Probability and Angelic Nondeterminism with Multiset Semantics
Shawn Ong, Stephanie Ma, Dexter Kozen
TL;DR
This work develops a probabilistic Kleene algebra with angelic nondeterminism by modeling choices over finite multisets and employing Beck’s distributive law to couple probability with nondeterminism. Automata and expressions are interpreted over distributions on finite multisets, enabling a full Kleene theorem and a rich denotational and operational semantics along with a supporting metric and verification framework. The authors further establish a coalgebraic semantics, Brzozowski derivatives, and a fundamental theorem to connect syntactic derivatives with semantic behaviors, providing a rigorous foundation for equational reasoning in probabilistic, nondeterministic settings. The approach overcomes classical barriers from distributivity issues and yields a framework with potential for Kleene algebra with tests-style reasoning in probabilistic contexts, with future work on completeness, decidability, and language features.

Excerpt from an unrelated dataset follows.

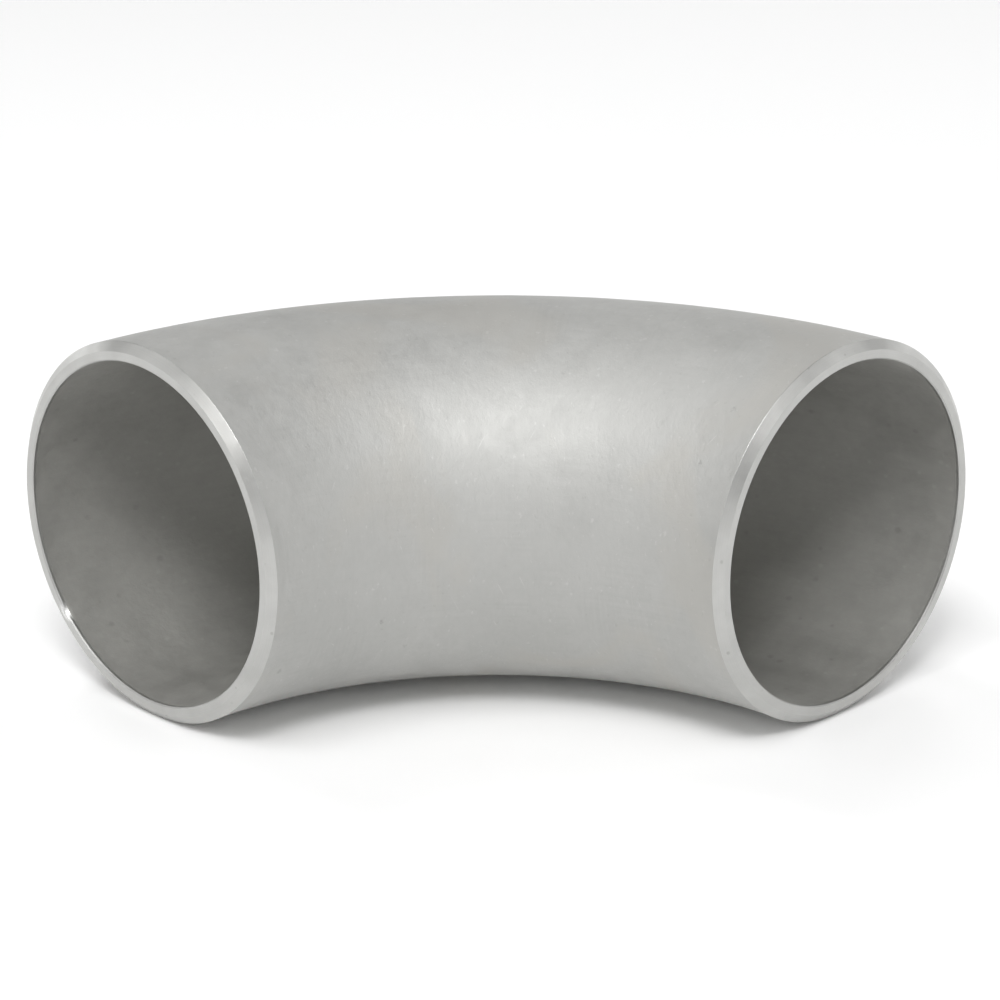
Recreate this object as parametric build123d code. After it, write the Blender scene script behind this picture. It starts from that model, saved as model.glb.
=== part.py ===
from build123d import *
import math
import os

# Long radius 90 degree pipe elbow, butt-weld type, millimetres.
# One seamless formed tube: a ring section swept a quarter turn about the bend
# axis, with both ends machined square and bevelled for welding.
#
# It lies on its side, as it rests on a bench: the bend plane is level, the
# floor is Z = 0, the two mouths face forwards (-Y) at 45 degrees to the left
# (-X) and to the right (+X), and the outside of the bend faces +Y.

# ---- driving dimensions ---------------------------------------------------
outside_dia = 60.3       # pipe outside diameter, nominal 2 in pipe
wall = 2.9               # wall thickness, even all round
bend_radius = 76.2       # centreline bend radius = 1.5 x nominal size
bend_angle = 90.0        # degrees between the two port axes
root_face = 1.5          # flat land left at the inside of each end
bevel_angle = 37.5       # weld bevel, degrees back from the end plane
edge_break = 0.2         # deburred inner edge of each mouth

# ---- derived --------------------------------------------------------------
r_out = outside_dia / 2
r_in = r_out - wall
r_land = r_in + root_face                                   # outer edge of the land
bevel_depth = (r_out - r_land) * math.tan(math.radians(bevel_angle))
half = bend_angle / 2

# ---- body: ring section swept about the bend axis -------------------------
# The bend axis is the Z line through X = 0, Y = 0 while the solid is built.
# The section is drawn in the upright plane of the left mouth and turns
# through bend_angle to the right mouth.
h = math.radians(half)
mouth_left = Plane(
    origin=(-bend_radius * math.sin(h), bend_radius * math.cos(h), r_out),
    x_dir=(-math.sin(h), math.cos(h), 0),
    z_dir=(-math.cos(h), -math.sin(h), 0),
)
mouth_right = Plane(
    origin=(bend_radius * math.sin(h), bend_radius * math.cos(h), r_out),
    x_dir=(math.sin(h), math.cos(h), 0),
    z_dir=(math.cos(h), -math.sin(h), 0),
)
section = mouth_left * (Circle(r_out) - Circle(r_in))
body = revolve(section, axis=Axis.Z, revolution_arc=-bend_angle)


# ---- weld ends ------------------------------------------------------------
# Each tool is a ring turned about the port axis. In the tool's profile the
# first coordinate is the distance from the port axis and the second is the
# distance out of the mouth along it.
def turned(profile, mouth):
    ring = revolve(
        Plane.XZ * make_face(Polyline(*profile, close=True)), axis=Axis.Z
    )
    return mouth * ring


def slope(r):
    # height of the bevel line over the end plane at radius r
    return -(r - r_land) * math.tan(math.radians(bevel_angle))


r_a = r_land - 1.0
r_b = r_out + 3.0
bevel_tool = [(r_a, slope(r_a)), (r_b, slope(r_b)), (r_b, slope(r_a))]

# 45 degree break along the inner edge
edge_tool = [
    (r_in - 1.0, -1.0 - edge_break),
    (r_in + edge_break + 0.5, 0.5),
    (r_in - 1.0, 0.5),
]

for mouth in (mouth_left, mouth_right):
    body = body - turned(bevel_tool, mouth)
    body = body - turned(edge_tool, mouth)

# ---- origin: middle of the footprint, on the floor ------------------------
box = body.bounding_box()
y_mid = (box.min.Y + box.max.Y) / 2
elbow = Pos(0, -y_mid, 0) * body
if isinstance(elbow, (list, ShapeList)) or len(elbow.solids()) != 1:
    raise RuntimeError("the elbow is one solid")
elbow = elbow.solids()[0]
elbow.label = "elbow"

b = elbow.bounding_box()
print("box", tuple(round(v, 4) for v in b.min), tuple(round(v, 4) for v in b.max))
print("bend axis at Y =", round(-y_mid, 4), " volume mm3 =", round(elbow.volume, 1))
ring = math.pi * (r_out**2 - r_in**2) * bend_radius * math.radians(bend_angle)
print("plain bend volume mm3 =", round(ring, 1), " bevel depth mm =", round(bevel_depth, 4))
for name, s in (("left", -1), ("right", 1)):
    # a point in the middle of each land, at the side of the mouth nearest the floor
    rl = (r_in + edge_break + r_land) / 2
    x = s * bend_radius * math.sin(h)
    y = bend_radius * math.cos(h) - y_mid
    print(name, "land centre", round(x, 4), round(y, 4), round(r_out, 4),
          " on the land", round(x, 4), round(y, 4), round(r_out - rl, 4))

os.makedirs("parts", exist_ok=True)
export_step(elbow, "parts/elbow.step")
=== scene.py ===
import math

import bpy
import numpy as np
from mathutils import Matrix, Vector


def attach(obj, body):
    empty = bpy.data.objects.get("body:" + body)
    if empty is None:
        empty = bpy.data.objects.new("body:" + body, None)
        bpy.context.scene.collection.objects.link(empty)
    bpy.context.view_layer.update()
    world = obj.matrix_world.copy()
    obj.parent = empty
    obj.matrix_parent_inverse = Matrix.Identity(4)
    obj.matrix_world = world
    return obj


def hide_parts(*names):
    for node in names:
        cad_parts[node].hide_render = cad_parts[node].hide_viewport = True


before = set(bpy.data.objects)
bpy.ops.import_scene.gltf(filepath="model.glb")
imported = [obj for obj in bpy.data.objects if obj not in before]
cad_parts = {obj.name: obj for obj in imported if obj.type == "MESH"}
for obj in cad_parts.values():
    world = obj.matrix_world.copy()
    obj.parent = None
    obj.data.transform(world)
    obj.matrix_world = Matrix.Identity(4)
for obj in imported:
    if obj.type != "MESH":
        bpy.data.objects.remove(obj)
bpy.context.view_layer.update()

# ---------------------------------------------------------------------------
# sizes of the elbow, in metres (they repeat the CAD part's dimensions)
# ---------------------------------------------------------------------------
MM = 0.001
R_BEND = 76.2 * MM
R_OUT = 30.15 * MM
R_IN = 27.25 * MM
R_LAND = 28.75 * MM
BEVEL = math.radians(37.5)
BREAK = 0.2 * MM
BORED = 0.65 * MM  # the boring tool cleaned this much of the bore at each mouth
HALF = math.radians(45.0)
AXIS_Y = -69.8349 * MM  # the bend axis is the vertical line x = 0, y = AXIS_Y
Z_MID = R_OUT
SKIN = 0.004 * MM  # the mesh stays this far inside the nominal faces


# ---------------------------------------------------------------------------
# smooth repeatable noise for the mesh itself
# ---------------------------------------------------------------------------
class Lattice:
    """Value noise in three dimensions on a seeded lattice."""

    def __init__(self, seed):
        rng = np.random.default_rng(seed)
        self.v = rng.random((32, 32, 32)) * 2 - 1

    def __call__(self, p, scale):
        q = p * scale
        i = np.floor(q).astype(int)
        f = q - i
        f = f * f * f * (f * (f * 6 - 15) + 10)
        out = 0
        for dx in (0, 1):
            for dy in (0, 1):
                for dz in (0, 1):
                    w = (
                        (f[..., 0] if dx else 1 - f[..., 0])
                        * (f[..., 1] if dy else 1 - f[..., 1])
                        * (f[..., 2] if dz else 1 - f[..., 2])
                    )
                    out = out + w * self.v[
                        (i[..., 0] + dx) % 32, (i[..., 1] + dy) % 32, (i[..., 2] + dz) % 32
                    ]
        return out


# ---------------------------------------------------------------------------
# the elbow's mesh: rings of points, each given by (radius from the port axis,
# depth from the end plane) at an end, or by a share of the way round the bend
# ---------------------------------------------------------------------------
N_PHI = 288
PHI = np.linspace(0, 2 * np.pi, N_PHI, endpoint=False) - np.pi / 2  # seam at the floor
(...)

The results contribute a principled, compositional theory for systems combining probability and angelic nondeterminism, with implications for program analysis and verification.
Abstract
We introduce a version of probabilistic Kleene algebra with angelic nondeterminism and a corresponding class of automata. Our approach implements semantics via distributions over multisets in order to overcome theoretical barriers arising from the lack of a distributive law between the powerset and Giry monads. We produce a full Kleene theorem and a coalgebraic theory, as well as both operational and denotational semantics and equational reasoning principles.